Written exercise
Look through the listing below and report how many lines contain "Vector", as a bare number.

Dataset extract

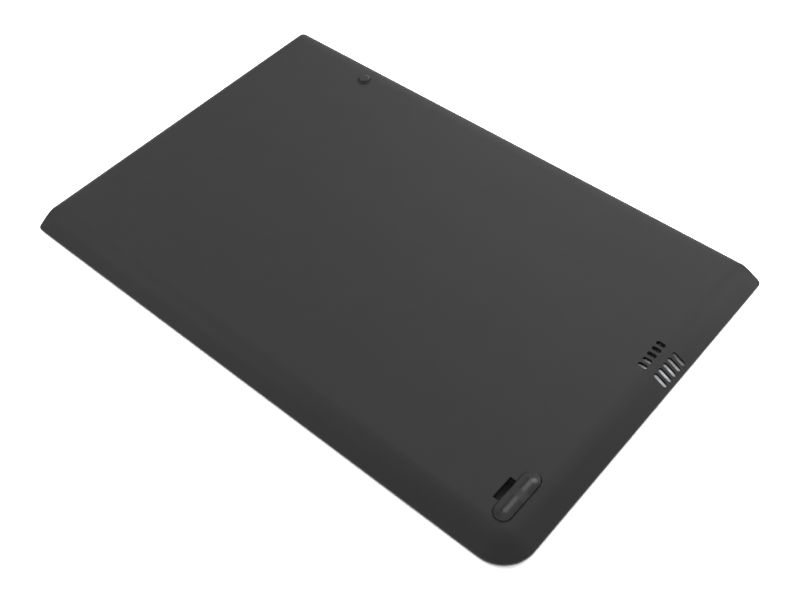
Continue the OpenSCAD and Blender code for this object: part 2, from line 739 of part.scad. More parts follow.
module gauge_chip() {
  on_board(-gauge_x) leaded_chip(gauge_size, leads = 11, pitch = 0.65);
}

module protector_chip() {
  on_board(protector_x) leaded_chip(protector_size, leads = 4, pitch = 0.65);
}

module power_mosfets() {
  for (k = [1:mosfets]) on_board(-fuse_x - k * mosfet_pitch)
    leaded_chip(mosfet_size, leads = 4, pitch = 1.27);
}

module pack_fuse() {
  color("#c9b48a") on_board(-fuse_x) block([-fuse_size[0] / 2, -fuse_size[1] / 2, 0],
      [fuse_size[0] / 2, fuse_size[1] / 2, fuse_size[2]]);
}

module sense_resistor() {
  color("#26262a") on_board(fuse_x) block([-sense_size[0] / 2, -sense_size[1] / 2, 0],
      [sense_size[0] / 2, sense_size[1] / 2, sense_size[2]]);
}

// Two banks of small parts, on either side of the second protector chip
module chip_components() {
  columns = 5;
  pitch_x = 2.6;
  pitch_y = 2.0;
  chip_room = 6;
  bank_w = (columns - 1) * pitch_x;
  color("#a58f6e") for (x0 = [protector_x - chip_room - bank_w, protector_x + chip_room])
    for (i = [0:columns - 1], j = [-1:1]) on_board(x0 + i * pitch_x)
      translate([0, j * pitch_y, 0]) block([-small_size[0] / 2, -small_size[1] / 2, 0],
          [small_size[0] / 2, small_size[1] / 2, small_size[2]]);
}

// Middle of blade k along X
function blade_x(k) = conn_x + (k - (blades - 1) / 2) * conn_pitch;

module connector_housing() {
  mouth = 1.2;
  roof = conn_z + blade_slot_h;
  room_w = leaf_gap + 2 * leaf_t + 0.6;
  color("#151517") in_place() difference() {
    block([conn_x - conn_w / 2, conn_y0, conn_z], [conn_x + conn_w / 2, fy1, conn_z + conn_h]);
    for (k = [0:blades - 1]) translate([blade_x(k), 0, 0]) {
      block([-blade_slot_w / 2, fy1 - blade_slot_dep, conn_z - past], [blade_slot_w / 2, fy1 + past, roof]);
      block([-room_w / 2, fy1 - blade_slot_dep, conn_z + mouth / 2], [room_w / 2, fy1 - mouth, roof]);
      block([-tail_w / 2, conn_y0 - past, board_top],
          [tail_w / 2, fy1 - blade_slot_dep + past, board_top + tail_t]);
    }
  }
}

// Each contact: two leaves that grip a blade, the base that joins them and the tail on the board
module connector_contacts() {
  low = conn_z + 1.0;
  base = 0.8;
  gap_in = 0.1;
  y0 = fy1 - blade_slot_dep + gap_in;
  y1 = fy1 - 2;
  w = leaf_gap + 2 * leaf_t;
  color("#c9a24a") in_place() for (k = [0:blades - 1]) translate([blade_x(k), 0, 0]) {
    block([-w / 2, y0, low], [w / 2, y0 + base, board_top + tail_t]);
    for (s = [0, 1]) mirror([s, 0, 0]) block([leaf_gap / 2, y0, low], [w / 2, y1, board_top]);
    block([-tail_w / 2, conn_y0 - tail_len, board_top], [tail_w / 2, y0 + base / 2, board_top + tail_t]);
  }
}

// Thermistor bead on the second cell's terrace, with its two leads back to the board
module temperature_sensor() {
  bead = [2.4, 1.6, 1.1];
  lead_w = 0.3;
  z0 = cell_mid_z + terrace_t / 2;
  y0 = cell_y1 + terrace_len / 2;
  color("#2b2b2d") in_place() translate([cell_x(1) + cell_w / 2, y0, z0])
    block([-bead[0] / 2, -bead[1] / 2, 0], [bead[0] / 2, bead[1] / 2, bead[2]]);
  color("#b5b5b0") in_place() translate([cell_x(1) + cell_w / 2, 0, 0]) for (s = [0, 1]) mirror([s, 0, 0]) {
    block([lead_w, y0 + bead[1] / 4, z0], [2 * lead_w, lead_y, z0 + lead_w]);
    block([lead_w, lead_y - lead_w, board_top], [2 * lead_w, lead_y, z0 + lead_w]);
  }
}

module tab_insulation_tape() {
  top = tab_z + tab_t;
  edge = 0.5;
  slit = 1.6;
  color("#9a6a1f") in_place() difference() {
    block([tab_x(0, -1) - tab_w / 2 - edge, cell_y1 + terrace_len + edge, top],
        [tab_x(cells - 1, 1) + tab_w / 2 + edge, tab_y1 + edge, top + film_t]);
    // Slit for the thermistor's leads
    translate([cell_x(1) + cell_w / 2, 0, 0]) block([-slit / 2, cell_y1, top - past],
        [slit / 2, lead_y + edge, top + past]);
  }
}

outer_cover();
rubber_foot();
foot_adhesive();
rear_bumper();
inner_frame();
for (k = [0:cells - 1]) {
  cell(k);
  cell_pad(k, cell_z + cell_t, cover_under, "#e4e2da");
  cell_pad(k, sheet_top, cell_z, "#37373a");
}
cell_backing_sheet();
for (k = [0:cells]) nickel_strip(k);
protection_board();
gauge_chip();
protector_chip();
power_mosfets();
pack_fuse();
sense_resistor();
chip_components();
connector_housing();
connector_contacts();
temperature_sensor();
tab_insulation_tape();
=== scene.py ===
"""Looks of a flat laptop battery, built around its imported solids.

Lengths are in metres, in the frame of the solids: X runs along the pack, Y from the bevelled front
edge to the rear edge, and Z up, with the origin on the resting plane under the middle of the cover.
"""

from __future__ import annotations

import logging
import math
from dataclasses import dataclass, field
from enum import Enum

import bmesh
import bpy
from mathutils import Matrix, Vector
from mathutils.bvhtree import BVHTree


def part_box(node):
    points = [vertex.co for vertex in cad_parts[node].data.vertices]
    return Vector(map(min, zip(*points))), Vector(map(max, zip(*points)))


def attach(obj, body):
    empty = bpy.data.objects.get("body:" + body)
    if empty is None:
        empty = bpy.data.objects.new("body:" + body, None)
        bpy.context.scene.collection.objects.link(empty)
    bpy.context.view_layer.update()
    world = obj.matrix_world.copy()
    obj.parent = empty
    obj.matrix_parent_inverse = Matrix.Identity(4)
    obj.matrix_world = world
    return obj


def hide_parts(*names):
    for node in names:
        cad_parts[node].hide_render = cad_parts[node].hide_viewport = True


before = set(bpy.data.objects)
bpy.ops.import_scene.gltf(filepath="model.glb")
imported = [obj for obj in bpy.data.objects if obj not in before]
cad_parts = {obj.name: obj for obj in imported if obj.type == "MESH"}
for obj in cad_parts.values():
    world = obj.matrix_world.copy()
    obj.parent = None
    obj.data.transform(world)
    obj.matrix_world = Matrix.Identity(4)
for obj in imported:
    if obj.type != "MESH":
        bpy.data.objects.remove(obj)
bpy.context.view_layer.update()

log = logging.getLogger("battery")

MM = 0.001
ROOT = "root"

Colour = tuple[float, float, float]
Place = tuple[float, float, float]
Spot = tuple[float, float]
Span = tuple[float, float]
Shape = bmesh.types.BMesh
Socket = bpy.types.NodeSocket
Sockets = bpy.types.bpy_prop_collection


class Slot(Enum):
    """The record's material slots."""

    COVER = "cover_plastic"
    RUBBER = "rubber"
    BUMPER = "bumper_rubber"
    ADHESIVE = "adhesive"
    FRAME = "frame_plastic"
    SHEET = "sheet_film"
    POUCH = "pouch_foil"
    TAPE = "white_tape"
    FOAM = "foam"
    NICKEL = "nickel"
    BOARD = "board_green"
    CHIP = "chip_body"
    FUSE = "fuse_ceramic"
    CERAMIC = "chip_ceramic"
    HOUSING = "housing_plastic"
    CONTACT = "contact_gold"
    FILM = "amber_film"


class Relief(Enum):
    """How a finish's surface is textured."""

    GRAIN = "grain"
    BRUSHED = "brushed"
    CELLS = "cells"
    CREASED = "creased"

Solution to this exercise
2